Rates are at multi-year highs and bond prices are at multi-year lows. This has been the trend. We've been in the camp that rates would break out above 3% and that 4% was next. This has been logical target for a variety of reasons, but today that is not necessarily the point. I just don't think it will be quite so simple for rates to continue higher, and a break back below 3% would make rates incredibly vulnerable to fall quickly. 

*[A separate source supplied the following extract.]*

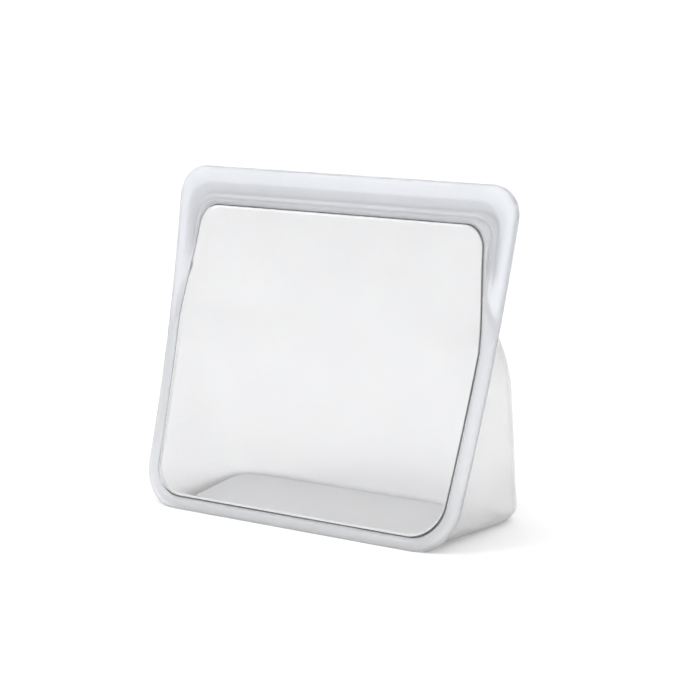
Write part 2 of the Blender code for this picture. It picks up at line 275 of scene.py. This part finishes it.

This chart shows two intermarket correlations that tend to move up and down with interest rates, particularly the U.S. 10-year yield. When the market believes rates are going higher, you see money flow into Regional Bank stocks at a faster pace than it flows into higher yielding stocks, like REITs, for example. When markets believe rates are going lower, you'll see the opposite, money flowing into higher yielding stocks, in a search for yield that they're not getting in bonds, faster than into Regional Banks stocks. That's why the $KRE / $IYR and $KRE / $XLU ratios look exactly like the 10-year:

Click on chart to zoom in

In the middle, you'll see the Copper/Gold ratio that also tends to move in sync with interest rates. The thing is that with this break out in 10s above 3%, you're not seeing confirmation in either the stock market or commodities market. Notice how with higher highs in rates, we've got lower highs in both the Regional Banks/REITs ratio and the Copper/Gold.

Something is off here. So when we look at Commercial Hedgers and what they're doing in Bonds, we see that they currently have on the most bullish net long position in history. Do you think they're buying so many bond futures because they think prices are going lower?